• The exercise: Quote, please, the line with "module tie_core() color(steel)", the line with "nodes[node].hide_render = nodes[node].hide_viewport", and every line between them, exactly and with nothing else.

• Dataset excerpts:

+ + + +

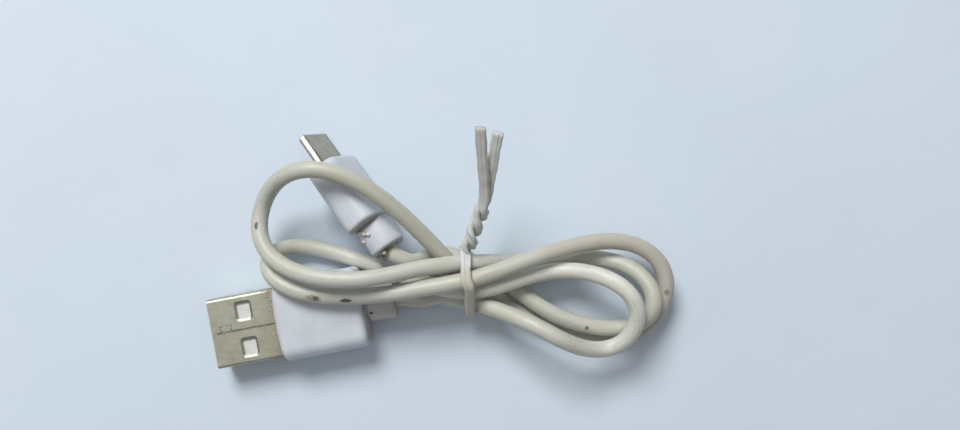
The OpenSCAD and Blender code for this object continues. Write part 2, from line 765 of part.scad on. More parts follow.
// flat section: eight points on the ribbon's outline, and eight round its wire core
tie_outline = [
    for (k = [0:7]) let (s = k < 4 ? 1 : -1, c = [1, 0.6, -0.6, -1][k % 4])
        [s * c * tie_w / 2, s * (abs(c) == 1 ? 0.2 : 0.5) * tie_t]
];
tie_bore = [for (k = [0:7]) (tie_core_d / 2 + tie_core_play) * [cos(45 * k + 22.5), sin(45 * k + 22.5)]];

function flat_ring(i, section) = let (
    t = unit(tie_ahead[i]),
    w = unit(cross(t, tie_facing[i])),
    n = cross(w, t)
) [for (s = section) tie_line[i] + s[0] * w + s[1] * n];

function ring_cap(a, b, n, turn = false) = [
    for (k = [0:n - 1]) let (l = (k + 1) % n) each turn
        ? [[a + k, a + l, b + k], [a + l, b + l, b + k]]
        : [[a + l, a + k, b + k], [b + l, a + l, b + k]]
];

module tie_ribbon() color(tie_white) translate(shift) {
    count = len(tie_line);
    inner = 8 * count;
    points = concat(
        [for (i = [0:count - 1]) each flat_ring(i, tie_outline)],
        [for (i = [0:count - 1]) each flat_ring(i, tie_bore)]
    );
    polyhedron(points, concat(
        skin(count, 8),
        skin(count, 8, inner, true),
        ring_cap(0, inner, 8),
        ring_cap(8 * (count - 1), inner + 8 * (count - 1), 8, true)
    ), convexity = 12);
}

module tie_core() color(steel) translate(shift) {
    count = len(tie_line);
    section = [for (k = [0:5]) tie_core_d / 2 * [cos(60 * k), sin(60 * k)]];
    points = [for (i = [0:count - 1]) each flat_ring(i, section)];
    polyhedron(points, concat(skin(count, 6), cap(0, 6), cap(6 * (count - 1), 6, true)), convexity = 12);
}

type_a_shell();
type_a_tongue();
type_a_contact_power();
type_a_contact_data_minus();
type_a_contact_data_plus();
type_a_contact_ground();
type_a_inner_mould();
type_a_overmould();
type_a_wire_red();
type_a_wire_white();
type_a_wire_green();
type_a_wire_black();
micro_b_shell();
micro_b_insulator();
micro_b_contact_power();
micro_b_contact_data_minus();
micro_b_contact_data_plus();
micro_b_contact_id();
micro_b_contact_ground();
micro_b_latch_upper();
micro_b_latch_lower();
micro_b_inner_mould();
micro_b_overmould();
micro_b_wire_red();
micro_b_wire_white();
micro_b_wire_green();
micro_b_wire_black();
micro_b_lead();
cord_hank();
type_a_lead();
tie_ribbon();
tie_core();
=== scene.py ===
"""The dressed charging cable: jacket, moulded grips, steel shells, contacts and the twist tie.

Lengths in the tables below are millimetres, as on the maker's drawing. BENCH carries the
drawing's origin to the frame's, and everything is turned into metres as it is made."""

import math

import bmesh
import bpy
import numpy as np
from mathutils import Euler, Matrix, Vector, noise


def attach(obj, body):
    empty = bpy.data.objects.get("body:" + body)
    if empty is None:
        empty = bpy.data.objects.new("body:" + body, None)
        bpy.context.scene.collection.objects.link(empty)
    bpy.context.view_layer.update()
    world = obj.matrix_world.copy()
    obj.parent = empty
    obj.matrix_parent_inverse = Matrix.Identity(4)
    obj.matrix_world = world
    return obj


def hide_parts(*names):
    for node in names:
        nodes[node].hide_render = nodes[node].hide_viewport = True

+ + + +

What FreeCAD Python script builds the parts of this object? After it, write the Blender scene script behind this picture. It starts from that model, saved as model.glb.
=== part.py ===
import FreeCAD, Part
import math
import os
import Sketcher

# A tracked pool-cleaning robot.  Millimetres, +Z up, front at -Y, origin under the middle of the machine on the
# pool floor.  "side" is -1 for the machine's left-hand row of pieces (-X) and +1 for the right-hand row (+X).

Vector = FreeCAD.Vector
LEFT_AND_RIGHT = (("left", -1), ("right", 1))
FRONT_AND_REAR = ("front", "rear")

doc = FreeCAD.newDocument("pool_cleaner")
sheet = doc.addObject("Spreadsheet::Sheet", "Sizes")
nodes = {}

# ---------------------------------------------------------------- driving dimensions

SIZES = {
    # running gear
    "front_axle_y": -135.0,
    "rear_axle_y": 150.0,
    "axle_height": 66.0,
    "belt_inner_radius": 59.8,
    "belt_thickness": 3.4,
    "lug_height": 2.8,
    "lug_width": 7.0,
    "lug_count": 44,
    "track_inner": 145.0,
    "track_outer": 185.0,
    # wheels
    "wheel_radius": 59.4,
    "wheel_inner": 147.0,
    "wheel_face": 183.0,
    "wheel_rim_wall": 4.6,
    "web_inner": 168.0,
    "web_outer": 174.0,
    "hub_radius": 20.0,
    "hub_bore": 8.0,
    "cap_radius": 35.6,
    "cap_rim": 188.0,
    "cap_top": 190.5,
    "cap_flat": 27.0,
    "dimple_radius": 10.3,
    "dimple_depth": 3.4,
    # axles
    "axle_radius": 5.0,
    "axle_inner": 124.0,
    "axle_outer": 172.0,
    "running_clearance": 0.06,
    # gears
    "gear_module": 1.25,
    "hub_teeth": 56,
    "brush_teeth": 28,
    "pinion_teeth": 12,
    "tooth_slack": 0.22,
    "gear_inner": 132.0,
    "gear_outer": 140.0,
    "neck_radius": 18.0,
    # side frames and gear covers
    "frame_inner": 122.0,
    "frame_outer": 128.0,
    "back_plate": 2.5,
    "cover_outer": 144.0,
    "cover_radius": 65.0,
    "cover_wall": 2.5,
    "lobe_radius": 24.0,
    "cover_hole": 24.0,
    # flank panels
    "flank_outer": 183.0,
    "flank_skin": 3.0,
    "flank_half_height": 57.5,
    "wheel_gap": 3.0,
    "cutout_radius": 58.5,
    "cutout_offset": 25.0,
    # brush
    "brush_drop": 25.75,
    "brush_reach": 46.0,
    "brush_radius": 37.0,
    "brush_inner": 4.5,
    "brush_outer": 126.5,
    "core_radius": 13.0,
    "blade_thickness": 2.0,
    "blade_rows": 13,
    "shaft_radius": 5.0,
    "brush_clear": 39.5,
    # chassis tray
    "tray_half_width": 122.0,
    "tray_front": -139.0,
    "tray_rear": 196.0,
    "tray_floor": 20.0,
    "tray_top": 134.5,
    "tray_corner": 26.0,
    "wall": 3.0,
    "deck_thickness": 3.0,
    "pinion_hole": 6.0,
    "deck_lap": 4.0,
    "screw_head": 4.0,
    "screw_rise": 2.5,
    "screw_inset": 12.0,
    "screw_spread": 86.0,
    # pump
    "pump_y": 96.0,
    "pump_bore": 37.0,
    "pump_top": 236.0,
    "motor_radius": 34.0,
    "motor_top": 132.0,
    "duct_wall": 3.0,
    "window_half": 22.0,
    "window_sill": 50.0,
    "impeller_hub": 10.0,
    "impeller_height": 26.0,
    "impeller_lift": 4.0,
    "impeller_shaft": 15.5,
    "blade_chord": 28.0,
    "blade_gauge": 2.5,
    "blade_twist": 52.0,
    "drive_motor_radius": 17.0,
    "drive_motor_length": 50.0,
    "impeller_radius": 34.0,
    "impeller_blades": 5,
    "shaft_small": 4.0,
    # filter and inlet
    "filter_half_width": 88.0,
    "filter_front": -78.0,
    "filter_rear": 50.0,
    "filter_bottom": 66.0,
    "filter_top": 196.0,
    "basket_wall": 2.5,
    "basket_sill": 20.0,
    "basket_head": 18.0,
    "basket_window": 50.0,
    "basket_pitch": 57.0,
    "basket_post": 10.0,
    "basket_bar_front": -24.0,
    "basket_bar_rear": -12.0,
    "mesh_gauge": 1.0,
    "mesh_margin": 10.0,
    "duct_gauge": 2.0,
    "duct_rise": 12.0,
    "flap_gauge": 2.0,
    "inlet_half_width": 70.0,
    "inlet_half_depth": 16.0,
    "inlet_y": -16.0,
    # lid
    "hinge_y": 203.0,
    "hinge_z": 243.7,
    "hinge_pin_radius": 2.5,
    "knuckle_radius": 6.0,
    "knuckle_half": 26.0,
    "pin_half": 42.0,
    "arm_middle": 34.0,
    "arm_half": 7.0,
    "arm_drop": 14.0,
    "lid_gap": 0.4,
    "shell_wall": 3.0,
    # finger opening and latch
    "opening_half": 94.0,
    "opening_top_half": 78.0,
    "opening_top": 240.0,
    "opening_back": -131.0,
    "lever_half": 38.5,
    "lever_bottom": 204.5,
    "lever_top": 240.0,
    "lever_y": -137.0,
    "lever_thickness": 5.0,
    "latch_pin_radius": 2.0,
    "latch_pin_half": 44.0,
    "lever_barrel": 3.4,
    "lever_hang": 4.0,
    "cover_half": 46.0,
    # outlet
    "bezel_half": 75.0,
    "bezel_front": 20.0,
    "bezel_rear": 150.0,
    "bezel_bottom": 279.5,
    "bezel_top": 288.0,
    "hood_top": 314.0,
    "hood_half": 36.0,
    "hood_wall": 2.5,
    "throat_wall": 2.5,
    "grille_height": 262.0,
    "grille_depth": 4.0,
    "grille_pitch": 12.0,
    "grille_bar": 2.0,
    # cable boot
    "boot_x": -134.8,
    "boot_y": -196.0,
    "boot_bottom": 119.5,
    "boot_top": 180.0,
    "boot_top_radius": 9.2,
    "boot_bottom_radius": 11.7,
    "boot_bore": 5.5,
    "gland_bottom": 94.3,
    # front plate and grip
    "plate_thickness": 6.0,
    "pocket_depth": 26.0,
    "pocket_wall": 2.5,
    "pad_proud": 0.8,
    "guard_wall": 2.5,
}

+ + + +

• Written response:
module tie_core() color(steel) translate(shift) {
    count = len(tie_line);
    section = [for (k = [0:5]) tie_core_d / 2 * [cos(60 * k), sin(60 * k)]];
    points = [for (i = [0:count - 1]) each flat_ring(i, section)];
    polyhedron(points, concat(skin(count, 6), cap(0, 6), cap(6 * (count - 1), 6, true)), convexity = 12);
}

type_a_shell();
type_a_tongue();
type_a_contact_power();
type_a_contact_data_minus();
type_a_contact_data_plus();
type_a_contact_ground();
type_a_inner_mould();
type_a_overmould();
type_a_wire_red();
type_a_wire_white();
type_a_wire_green();
type_a_wire_black();
micro_b_shell();
micro_b_insulator();
micro_b_contact_power();
micro_b_contact_data_minus();
micro_b_contact_data_plus();
micro_b_contact_id();
micro_b_contact_ground();
micro_b_latch_upper();
micro_b_latch_lower();
micro_b_inner_mould();
micro_b_overmould();
micro_b_wire_red();
micro_b_wire_white();
micro_b_wire_green();
micro_b_wire_black();
micro_b_lead();
cord_hank();
type_a_lead();
tie_ribbon();
tie_core();
=== scene.py ===
"""The dressed charging cable: jacket, moulded grips, steel shells, contacts and the twist tie.

Lengths in the tables below are millimetres, as on the maker's drawing. BENCH carries the
drawing's origin to the frame's, and everything is turned into metres as it is made."""

import math

import bmesh
import bpy
import numpy as np
from mathutils import Euler, Matrix, Vector, noise


def attach(obj, body):
    empty = bpy.data.objects.get("body:" + body)
    if empty is None:
        empty = bpy.data.objects.new("body:" + body, None)
        bpy.context.scene.collection.objects.link(empty)
    bpy.context.view_layer.update()
    world = obj.matrix_world.copy()
    obj.parent = empty
    obj.matrix_parent_inverse = Matrix.Identity(4)
    obj.matrix_world = world
    return obj


def hide_parts(*names):
    for node in names:
        nodes[node].hide_render = nodes[node].hide_viewport = True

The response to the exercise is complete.